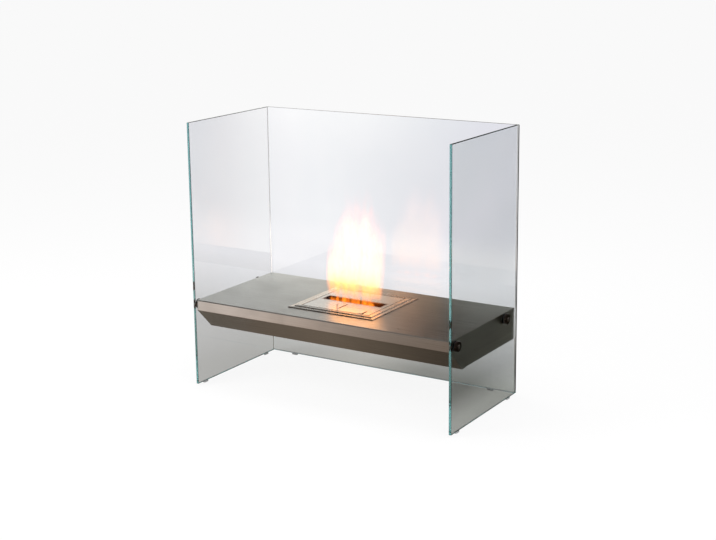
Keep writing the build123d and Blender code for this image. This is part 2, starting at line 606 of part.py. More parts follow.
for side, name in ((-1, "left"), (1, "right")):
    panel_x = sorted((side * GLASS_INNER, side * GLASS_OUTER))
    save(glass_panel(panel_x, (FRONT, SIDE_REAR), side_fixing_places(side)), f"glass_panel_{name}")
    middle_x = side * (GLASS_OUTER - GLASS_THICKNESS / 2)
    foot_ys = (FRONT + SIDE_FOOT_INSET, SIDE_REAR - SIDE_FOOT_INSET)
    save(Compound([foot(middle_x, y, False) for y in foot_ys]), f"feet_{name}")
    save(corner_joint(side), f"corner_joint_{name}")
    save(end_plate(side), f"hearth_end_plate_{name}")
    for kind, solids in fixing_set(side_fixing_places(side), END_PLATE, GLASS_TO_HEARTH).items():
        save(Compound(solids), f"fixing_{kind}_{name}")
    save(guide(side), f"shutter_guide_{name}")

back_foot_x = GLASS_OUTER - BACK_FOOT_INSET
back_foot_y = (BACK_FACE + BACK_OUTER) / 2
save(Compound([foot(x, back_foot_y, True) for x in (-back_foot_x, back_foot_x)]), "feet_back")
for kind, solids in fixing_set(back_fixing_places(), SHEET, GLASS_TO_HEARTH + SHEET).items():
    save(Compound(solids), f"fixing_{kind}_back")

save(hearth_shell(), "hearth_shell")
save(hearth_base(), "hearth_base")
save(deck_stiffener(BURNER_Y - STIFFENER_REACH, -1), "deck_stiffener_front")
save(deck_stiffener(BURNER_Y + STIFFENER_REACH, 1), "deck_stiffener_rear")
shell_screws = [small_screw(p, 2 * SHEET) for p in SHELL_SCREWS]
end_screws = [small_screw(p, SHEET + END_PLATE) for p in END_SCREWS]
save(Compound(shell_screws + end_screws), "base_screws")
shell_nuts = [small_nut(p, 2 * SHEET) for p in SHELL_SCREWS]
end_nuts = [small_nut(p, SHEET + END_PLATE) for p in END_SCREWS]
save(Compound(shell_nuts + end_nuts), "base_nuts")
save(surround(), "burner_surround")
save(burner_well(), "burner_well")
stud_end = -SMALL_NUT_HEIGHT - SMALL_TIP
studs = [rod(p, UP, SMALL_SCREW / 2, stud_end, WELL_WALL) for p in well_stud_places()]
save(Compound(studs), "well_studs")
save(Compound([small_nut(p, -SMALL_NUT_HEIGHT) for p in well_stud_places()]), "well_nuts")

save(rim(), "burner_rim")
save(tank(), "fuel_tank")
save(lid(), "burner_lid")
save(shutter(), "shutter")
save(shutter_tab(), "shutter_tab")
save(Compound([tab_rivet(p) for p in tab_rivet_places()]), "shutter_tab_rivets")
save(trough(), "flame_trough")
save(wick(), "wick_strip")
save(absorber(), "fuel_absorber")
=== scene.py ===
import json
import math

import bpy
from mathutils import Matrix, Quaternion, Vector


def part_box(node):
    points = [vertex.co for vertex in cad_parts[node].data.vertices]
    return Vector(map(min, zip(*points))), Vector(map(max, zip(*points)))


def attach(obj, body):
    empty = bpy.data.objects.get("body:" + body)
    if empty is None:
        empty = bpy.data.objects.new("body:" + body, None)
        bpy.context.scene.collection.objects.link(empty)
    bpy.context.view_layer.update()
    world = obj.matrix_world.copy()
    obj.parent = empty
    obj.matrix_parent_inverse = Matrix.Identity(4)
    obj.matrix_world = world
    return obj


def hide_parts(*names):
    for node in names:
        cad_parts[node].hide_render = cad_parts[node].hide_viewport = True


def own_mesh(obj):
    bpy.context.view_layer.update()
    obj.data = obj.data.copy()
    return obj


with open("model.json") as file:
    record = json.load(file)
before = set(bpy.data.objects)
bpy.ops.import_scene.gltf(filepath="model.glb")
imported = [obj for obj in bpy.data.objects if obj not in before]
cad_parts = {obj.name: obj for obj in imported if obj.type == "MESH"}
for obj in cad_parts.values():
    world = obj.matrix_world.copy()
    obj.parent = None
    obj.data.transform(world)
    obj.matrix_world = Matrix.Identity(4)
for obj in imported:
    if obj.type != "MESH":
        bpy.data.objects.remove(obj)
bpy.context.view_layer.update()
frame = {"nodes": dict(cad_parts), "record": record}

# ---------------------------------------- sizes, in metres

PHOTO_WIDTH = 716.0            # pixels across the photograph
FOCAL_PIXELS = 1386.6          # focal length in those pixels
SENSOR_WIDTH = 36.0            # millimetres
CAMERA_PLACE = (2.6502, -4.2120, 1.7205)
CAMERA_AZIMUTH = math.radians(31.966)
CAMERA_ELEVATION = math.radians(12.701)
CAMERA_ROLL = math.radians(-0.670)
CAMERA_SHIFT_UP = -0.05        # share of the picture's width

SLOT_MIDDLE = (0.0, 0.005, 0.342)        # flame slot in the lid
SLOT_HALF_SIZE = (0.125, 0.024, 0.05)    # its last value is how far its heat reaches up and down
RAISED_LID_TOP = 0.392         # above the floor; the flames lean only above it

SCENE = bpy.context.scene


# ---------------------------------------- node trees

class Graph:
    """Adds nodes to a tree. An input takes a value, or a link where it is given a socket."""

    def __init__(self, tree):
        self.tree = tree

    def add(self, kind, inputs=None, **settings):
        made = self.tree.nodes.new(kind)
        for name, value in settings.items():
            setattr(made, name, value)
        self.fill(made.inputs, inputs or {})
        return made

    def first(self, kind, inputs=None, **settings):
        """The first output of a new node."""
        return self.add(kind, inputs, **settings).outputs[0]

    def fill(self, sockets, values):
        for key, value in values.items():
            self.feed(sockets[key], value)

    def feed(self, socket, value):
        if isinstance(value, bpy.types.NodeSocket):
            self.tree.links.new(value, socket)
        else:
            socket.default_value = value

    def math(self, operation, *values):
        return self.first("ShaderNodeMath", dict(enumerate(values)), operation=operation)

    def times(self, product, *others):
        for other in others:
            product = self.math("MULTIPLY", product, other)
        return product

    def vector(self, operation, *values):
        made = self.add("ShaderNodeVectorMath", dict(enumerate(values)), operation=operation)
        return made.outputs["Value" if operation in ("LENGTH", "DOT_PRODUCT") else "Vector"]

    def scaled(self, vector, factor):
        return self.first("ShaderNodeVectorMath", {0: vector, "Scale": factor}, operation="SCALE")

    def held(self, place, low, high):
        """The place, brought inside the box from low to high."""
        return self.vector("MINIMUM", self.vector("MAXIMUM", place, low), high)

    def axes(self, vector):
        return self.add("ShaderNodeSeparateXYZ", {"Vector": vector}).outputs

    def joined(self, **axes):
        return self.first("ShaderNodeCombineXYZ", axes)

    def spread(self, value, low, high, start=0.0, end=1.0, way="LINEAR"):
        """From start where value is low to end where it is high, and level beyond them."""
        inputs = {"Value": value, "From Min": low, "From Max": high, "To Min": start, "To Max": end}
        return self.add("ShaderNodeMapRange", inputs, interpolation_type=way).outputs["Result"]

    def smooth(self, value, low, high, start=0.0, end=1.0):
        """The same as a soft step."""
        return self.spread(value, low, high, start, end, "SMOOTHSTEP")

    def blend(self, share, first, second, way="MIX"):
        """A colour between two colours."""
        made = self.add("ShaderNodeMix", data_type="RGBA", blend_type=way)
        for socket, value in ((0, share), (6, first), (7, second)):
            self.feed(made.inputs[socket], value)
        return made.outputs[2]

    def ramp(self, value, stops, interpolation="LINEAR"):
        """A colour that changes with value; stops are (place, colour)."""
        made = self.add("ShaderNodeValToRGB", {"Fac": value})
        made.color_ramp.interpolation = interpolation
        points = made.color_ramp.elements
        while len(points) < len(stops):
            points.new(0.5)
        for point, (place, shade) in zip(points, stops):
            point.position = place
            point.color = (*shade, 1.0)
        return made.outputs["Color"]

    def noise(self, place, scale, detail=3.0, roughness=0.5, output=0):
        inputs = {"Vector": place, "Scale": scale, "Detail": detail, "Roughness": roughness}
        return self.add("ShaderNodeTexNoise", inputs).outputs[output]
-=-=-
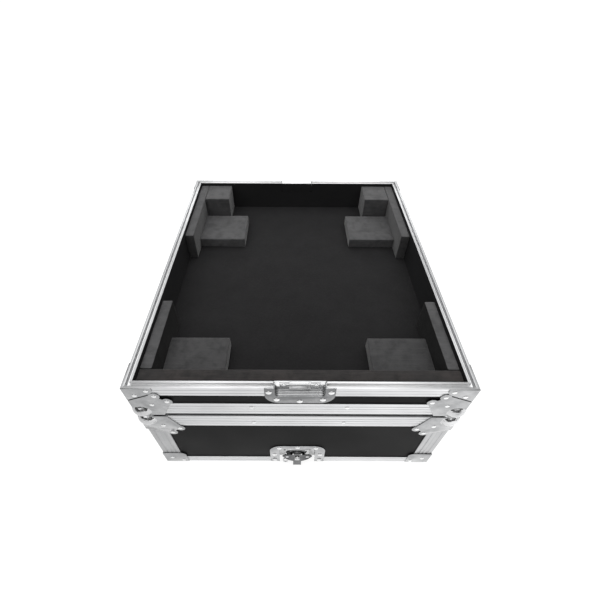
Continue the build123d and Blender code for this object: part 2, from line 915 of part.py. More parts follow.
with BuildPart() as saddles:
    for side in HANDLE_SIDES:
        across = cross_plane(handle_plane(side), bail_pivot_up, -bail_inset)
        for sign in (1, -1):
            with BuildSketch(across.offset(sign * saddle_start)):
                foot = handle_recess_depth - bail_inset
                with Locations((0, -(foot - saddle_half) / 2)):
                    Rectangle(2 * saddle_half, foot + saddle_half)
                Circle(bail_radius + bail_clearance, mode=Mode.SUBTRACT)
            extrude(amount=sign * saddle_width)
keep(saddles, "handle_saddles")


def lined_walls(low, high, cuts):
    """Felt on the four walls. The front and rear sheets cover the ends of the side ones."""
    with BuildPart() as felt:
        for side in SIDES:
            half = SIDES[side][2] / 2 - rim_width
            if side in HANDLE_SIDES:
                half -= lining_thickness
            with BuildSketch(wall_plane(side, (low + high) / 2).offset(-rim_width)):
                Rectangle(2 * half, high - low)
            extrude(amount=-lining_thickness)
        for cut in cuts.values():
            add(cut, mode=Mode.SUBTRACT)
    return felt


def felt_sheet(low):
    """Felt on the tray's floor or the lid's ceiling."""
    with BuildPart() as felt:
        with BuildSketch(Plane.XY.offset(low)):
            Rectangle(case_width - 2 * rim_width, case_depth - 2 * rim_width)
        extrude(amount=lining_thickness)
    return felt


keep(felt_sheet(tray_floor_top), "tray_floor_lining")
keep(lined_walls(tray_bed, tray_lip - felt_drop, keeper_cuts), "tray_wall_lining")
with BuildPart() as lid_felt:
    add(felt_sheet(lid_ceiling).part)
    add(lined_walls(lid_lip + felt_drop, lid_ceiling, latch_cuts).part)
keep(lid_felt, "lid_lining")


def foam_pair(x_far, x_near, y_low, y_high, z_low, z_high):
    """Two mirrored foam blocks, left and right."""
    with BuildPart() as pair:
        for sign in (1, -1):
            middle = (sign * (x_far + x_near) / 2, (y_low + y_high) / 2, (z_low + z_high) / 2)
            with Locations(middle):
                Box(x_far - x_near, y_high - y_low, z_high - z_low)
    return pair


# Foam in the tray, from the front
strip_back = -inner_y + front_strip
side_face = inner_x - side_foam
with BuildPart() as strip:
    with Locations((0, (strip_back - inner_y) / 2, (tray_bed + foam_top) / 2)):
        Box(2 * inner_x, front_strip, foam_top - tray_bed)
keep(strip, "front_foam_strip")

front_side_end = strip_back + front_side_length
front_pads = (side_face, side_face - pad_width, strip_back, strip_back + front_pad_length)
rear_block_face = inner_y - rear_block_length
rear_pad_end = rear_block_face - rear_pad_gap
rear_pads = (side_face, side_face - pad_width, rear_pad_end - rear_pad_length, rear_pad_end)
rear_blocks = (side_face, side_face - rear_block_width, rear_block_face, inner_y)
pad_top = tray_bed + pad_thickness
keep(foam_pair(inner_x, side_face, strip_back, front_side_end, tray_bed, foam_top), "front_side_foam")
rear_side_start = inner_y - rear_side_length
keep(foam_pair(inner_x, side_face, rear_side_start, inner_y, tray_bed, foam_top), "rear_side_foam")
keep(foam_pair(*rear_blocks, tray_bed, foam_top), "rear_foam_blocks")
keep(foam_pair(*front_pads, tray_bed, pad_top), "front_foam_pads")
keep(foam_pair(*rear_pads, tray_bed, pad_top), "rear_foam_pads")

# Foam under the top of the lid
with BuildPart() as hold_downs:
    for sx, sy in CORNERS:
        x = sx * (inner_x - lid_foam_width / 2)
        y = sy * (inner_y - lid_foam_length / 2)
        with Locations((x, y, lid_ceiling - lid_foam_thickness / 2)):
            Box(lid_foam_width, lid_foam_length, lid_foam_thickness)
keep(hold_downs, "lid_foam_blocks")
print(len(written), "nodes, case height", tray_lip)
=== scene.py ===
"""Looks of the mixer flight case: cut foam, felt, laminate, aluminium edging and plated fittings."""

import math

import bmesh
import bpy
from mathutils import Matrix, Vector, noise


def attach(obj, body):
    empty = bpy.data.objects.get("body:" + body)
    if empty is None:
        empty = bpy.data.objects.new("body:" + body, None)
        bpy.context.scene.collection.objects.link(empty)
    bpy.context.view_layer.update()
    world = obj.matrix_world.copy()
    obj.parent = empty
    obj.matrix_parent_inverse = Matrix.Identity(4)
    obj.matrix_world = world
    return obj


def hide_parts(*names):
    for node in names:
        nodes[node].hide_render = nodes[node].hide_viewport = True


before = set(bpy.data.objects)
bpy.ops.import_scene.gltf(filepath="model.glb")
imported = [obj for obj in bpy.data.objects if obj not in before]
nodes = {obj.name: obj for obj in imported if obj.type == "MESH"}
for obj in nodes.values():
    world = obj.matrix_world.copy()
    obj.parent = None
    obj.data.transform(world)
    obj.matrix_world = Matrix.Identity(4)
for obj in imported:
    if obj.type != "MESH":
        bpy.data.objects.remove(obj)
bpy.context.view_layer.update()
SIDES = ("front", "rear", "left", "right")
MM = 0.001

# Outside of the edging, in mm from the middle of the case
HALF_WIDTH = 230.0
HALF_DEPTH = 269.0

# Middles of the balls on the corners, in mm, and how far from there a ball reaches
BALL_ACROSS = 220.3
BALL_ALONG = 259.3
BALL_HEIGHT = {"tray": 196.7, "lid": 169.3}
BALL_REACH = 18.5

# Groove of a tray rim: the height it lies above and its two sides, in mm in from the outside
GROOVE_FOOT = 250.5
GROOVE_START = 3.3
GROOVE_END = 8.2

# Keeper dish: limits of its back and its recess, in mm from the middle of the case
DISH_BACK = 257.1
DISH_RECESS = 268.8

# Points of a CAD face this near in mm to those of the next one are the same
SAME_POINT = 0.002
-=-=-
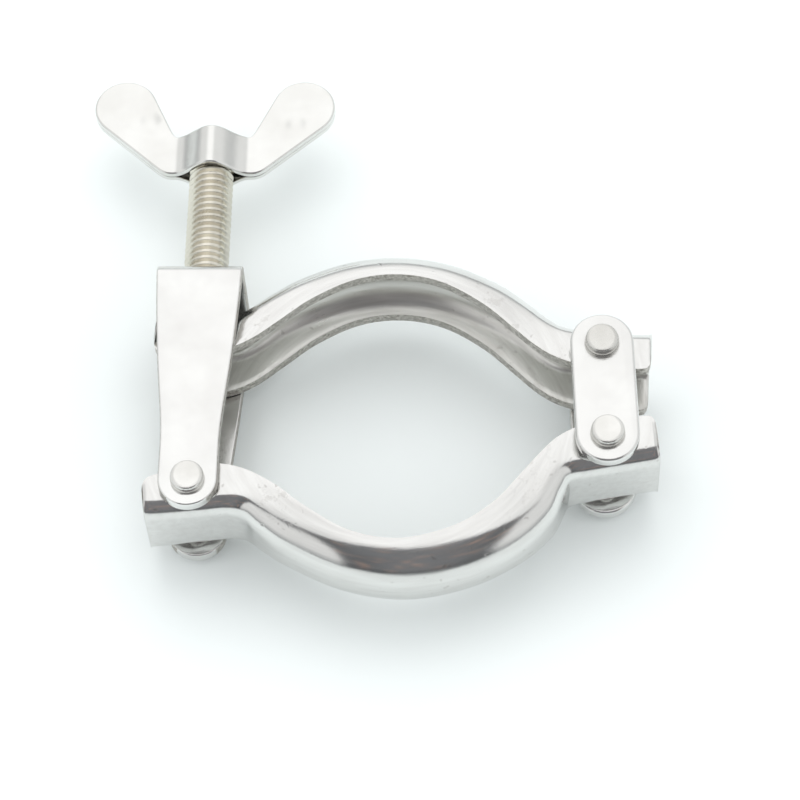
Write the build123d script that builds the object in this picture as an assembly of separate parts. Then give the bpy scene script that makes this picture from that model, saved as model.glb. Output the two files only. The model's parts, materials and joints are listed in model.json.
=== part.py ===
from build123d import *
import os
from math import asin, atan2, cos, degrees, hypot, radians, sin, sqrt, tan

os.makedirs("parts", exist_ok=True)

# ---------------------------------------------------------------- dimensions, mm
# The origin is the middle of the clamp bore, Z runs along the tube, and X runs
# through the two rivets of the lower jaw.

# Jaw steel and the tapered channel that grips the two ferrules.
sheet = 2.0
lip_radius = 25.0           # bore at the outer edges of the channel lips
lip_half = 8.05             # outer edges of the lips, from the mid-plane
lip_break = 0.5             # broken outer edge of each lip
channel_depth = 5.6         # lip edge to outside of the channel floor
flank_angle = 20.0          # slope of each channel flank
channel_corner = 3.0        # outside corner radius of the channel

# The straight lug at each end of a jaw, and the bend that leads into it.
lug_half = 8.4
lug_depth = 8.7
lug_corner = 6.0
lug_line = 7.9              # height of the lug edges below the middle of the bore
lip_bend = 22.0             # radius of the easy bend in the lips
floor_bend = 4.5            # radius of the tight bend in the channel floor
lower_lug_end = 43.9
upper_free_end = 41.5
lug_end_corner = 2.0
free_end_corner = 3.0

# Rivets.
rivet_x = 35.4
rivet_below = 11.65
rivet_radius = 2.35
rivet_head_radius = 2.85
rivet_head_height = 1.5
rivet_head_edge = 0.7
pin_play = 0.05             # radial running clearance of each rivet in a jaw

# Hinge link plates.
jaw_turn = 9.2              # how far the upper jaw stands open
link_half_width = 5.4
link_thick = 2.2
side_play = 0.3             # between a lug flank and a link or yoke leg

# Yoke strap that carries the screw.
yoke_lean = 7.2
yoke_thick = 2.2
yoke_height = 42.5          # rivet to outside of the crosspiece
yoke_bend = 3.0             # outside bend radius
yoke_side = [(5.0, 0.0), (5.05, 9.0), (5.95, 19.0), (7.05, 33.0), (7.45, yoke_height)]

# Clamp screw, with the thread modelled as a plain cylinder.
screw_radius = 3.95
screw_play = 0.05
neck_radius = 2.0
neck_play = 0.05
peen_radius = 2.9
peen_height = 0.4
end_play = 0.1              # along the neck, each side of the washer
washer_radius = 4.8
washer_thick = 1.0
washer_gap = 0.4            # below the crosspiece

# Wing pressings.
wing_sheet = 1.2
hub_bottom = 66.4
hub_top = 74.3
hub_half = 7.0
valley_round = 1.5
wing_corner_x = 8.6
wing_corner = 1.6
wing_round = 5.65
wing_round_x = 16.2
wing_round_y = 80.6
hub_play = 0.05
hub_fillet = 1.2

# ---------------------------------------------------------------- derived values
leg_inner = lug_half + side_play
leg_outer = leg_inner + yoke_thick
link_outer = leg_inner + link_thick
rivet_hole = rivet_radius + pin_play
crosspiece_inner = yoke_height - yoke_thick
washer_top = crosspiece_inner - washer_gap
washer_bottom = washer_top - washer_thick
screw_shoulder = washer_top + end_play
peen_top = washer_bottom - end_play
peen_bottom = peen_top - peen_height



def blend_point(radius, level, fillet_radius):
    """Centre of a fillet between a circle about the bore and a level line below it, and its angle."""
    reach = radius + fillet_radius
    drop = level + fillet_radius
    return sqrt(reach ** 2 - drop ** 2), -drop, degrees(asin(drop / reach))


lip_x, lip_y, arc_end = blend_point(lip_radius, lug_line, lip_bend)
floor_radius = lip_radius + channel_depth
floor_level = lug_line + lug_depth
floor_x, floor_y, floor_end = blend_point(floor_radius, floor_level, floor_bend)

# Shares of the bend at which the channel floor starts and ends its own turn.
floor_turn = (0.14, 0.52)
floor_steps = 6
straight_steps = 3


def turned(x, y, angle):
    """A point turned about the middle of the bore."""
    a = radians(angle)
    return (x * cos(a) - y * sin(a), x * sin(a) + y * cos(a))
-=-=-
Your objective:
Each line from the line with "Keep writing the" to the line with "save(Compound([small_nut(p, -SMALL_NUT_HEIGHT) for" is to be echoed exactly; both boundary lines are included, and nothing else is to be output.

Written response:
Keep writing the build123d and Blender code for this image. This is part 2, starting at line 606 of part.py. More parts follow.
for side, name in ((-1, "left"), (1, "right")):
    panel_x = sorted((side * GLASS_INNER, side * GLASS_OUTER))
    save(glass_panel(panel_x, (FRONT, SIDE_REAR), side_fixing_places(side)), f"glass_panel_{name}")
    middle_x = side * (GLASS_OUTER - GLASS_THICKNESS / 2)
    foot_ys = (FRONT + SIDE_FOOT_INSET, SIDE_REAR - SIDE_FOOT_INSET)
    save(Compound([foot(middle_x, y, False) for y in foot_ys]), f"feet_{name}")
    save(corner_joint(side), f"corner_joint_{name}")
    save(end_plate(side), f"hearth_end_plate_{name}")
    for kind, solids in fixing_set(side_fixing_places(side), END_PLATE, GLASS_TO_HEARTH).items():
        save(Compound(solids), f"fixing_{kind}_{name}")
    save(guide(side), f"shutter_guide_{name}")

back_foot_x = GLASS_OUTER - BACK_FOOT_INSET
back_foot_y = (BACK_FACE + BACK_OUTER) / 2
save(Compound([foot(x, back_foot_y, True) for x in (-back_foot_x, back_foot_x)]), "feet_back")
for kind, solids in fixing_set(back_fixing_places(), SHEET, GLASS_TO_HEARTH + SHEET).items():
    save(Compound(solids), f"fixing_{kind}_back")

save(hearth_shell(), "hearth_shell")
save(hearth_base(), "hearth_base")
save(deck_stiffener(BURNER_Y - STIFFENER_REACH, -1), "deck_stiffener_front")
save(deck_stiffener(BURNER_Y + STIFFENER_REACH, 1), "deck_stiffener_rear")
shell_screws = [small_screw(p, 2 * SHEET) for p in SHELL_SCREWS]
end_screws = [small_screw(p, SHEET + END_PLATE) for p in END_SCREWS]
save(Compound(shell_screws + end_screws), "base_screws")
shell_nuts = [small_nut(p, 2 * SHEET) for p in SHELL_SCREWS]
end_nuts = [small_nut(p, SHEET + END_PLATE) for p in END_SCREWS]
save(Compound(shell_nuts + end_nuts), "base_nuts")
save(surround(), "burner_surround")
save(burner_well(), "burner_well")
stud_end = -SMALL_NUT_HEIGHT - SMALL_TIP
studs = [rod(p, UP, SMALL_SCREW / 2, stud_end, WELL_WALL) for p in well_stud_places()]
save(Compound(studs), "well_studs")
save(Compound([small_nut(p, -SMALL_NUT_HEIGHT) for p in well_stud_places()]), "well_nuts")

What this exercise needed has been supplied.